I know the fear that arrives in the five minutes after The Breakup Conversation. I know walking away from the telephone, or your favorite booth at an Italian restaurant where the two of you always went on Saturday nights, or an email on the computer, as the realization hits you that your life has just changed in a big way.

When you’re in the throes of the conversation that ends a relationship, it’s difficult to remind yourself that this change is probably for the best. It’s much easier to imagine yourself in twenty years with sixty-two cats feeding off a couple cans of tuna fish in your living room, the woman who qualifies for AARP membership yet still gives her mother’s name as an emergency contact at the doctor’s office.

In the past this fear would reach into my throat and press pause on The Breakup Conversation. I would be able to spy potential I’d never before seen in the man across from me. I’d be able to imagine what the two of us might be, if only we weren’t, well, us. I’d convince myself to put off this horrible and awkward talk because what if he was more than The One to go bowling with or The One to enjoy martinis with and was actually The One to burp in front of for the rest of my life without shame, and I just hadn’t found the right way to look at him.

Maybe his moodiness was a phase.

Maybe if we tried again in a new way, perhaps after some feng shui in his living room.

Maybe I could make myself into the woman he wanted, and he could just cut down on that habit he had of cupping his testicles while he watched TV.

Maybe he could pretend to be someone he’s not, and I could be someone I’m not. And together our fake selves could live fake happily ever after.

So the dreamer in me would create a fake ending that would never have anything to do with reality, and try to turn The Breakup Conversation into The Let’s Give It One More Try Conversation. If he stood his ground I would use my sharpest verbal tools to dull his arguments and twist the truth. I would blindly ignore the little ping in my belly suggesting this end actually was a beginning.

I would think cats.

I would think mother as emergency contact.

But I didn’t have to follow that script anymore.
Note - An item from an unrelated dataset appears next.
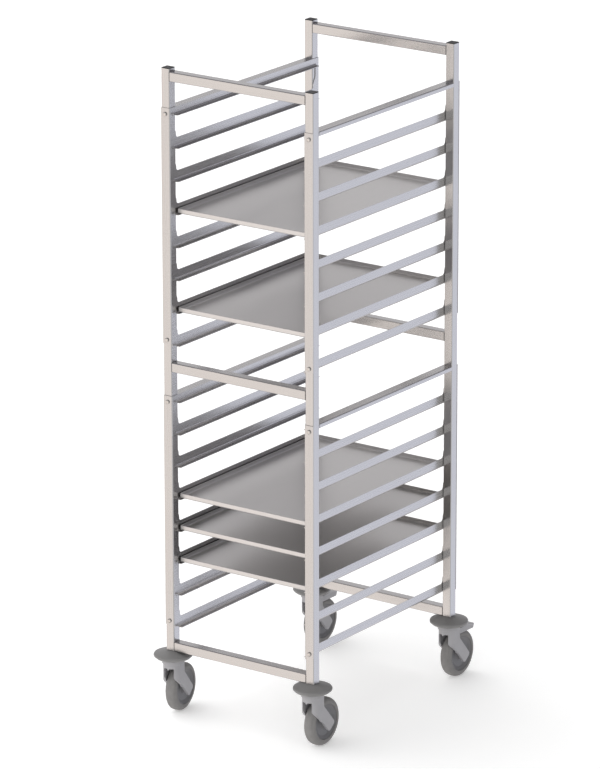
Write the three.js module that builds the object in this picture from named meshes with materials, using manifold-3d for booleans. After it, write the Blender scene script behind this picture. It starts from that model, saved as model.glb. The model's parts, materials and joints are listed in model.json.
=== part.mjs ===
// Sheet pan rack: two welded tube end frames joined by four bent sheet side panels whose
// runners carry 600 x 400 mm sheet pans, standing on four swivel castors.
// Millimetres, +Z up, X across the rack, Y along the pans, front at -Y.

import * as THREE from 'three';
import { mergeVertices } from 'three/addons/utils/BufferGeometryUtils.js';
import Module from 'manifold-3d';

const wasm = await Module();
wasm.setup();

// ---------------------------------------------------------------- driving dimensions

const GAP = 0.3;                    // air between neighbouring pieces

// End frames, square tube
const TUBE = 25;
const TUBE_WALL = 1.5;
const TUBE_CORNER = 2.5;
const POST_SPACING_X = 435;         // post centre to post centre, across
const POST_SPACING_Y = 615;         // post centre to post centre, front to back
const POST_FOOT = 175;              // underside of the posts above the floor
const POST_LENGTH = 1527.7;
const RAIL_HEIGHTS = [0, 744.5, 1496];   // underside of each rail above the post foot
const VENT_RADIUS = 3;              // weld vent from each rail into its post

// Side panels, bent sheet
const SHEET = 1.5;
const RUNNERS_PER_PANEL = 8;
const RUNNER_PITCH = 85.5;
const PANEL_BASES = { lower: 63, upper: 810 };   // underside of the lowest runner above the post foot
const PANEL_HEADROOM = 19.5;        // panel top above the underside of its top runner
const BAR_HEIGHT = 26;              // web left standing above each runner
const BEND_RADIUS = 6;              // inside the runner's bend
const RUNNER_REACH = 15;            // runner tip from the post's inner face
const RUNNER_HALF_LENGTH = 306;
const WINDOW_HALF_LENGTH = 296;
const WINDOW_CORNER = 8;
const FLARE_RADIUS = 25;            // curve from the window's side out to the notch
const NOTCH_DROP = 29;              // straight part of the wider notch under each runner
const SLIT_END = 318;               // relief slit beside each runner runs out to here
const TOP_LIP = 11;                 // lip hanging from the outer edge of the top flange
const SCREW_INSET_TOP = 16;
const SCREW_INSET_BASE = 18;
const PANEL_EDGE = 1;               // web's lower edge above the underside of the last runner
const FLANGE_EDGE = 8;              // end flanges' lower edge above the same level
const CORNER_BEND = 3;              // outside radius of the bend round each post

// Panel screws, M6 button head
const SCREW_RADIUS = 3;
const SCREW_HEAD_RADIUS = 5.25;
const SCREW_HEAD_HEIGHT = 3.3;
const SCREW_LENGTH = 12;

// Sheet pans, 600 x 400 mm
const PAN_WIDTH = 400;
const PAN_LENGTH = 600;
const PAN_HEIGHT = 13;
const PAN_SHEET = 1.5;
const PAN_BEVEL = 4;
const PAN_SET_BACK = 2;             // pans stand this far behind the rack's middle
const PAN_LEVELS = [4, 7, 12, 13, 14];   // counted from the top

// Plastic end caps
const CAP_HEAD = 1.5;
const CAP_PLUG = 12;

// Castors
const BUMPER_RADIUS = 50;
const BUMPER_THICKNESS = 23.5;      // domed top included
const BUMPER_BORE = 7;
const SWIVEL_PIN_RADIUS = 6;
const RACE_RADIUS = 20;
const RACE_THICKNESS = 1.4;
const PIN_HEAD_RADIUS = 9;
const PIN_HEAD_THICKNESS = 3;
const EXPANDER_LENGTH = 55;
const FORK_RADIUS = 29;
const FORK_COLLAR_BASE = 36;        // underside of the fork's round collar below the post foot
const FORK_HALF_WIDTH = 24;
const FORK_SLOT = 17.5;             // half the width of the slot that the wheel runs in
const FORK_NOSE = -4.5;             // centre of the fork's round front, from the swivel axis
const FORK_WINDOW = { halfWidth: 14, top: -45 };     // cut through the front wall, open below
const WHEEL_RADIUS = 62.5;          // to the middle of a tread facet
const WHEEL_SEGMENTS = 24;
const WHEEL_HALF_WIDTH = 15.5;
const RIM_RADIUS = 46;
const WHEEL_TRAIL = 38.5;
const AXLE_RADIUS = 6;
const AXLE_HALF_LENGTH = 21.2;

// Foot brakes, back castors only. y runs back from the swivel axis, z up from the post foot.
const PEDAL_PIVOT = { y: 10, z: -47 };
const PEDAL_HUB_RADIUS = 5.5;
const PEDAL_PIN_RADIUS = 3;
const PEDAL_PIN_HALF_LENGTH = 21;
const PEDAL_HALF_WIDTH = 19;
const PEDAL_NECK_HALF_WIDTH = 17.2;
const PEDAL_TIP = 89;
const PEDAL_SHEET = 4;

const CORNERS = {
  front_left: { x: -1, y: -1, turn: 8.5, brake: false },
  front_right: { x: 1, y: -1, turn: 0, brake: false },
  back_left: { x: -1, y: 1, turn: 0, brake: true },
  back_right: { x: 1, y: 1, turn: 0, brake: true },
};

// ---------------------------------------------------------------- values worked out from those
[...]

Now that I could start speaking my own mind, The Breakup Conversation didn’t have to be something to fear.

Instead of picturing myself as a quinquagenarian cat lady, I saw myself choosing what I wanted to do on a Saturday night, and never again having to explain why it made good fashion sense for him to walk away from the sweaters his mother knit every Christmas.

Maybe my breasts were getting older, but that also meant my brain could be wiser. I would no longer paint rosy clouds over the gray horizon of the relationship—nine out of ten men who hold their testicles while watching TV will never give up the habit. The best thing was for me to get out before I committed in front of God as a witness to share a couch with that habit forever.

There would be no begging or crying or saying things that I didn’t mean in an attempt to re-create the attraction we had felt in the prologue of the relationship. When I amicably agreed to The Breakup Conversation, I would be agreeing that sometimes things in life break, and not even the most fabulous feng shui can put them back together again.

The road had not dead-ended. It had just taken an unexpected curve. If only I could have seen then that it was taking a much-needed turn in the right direction.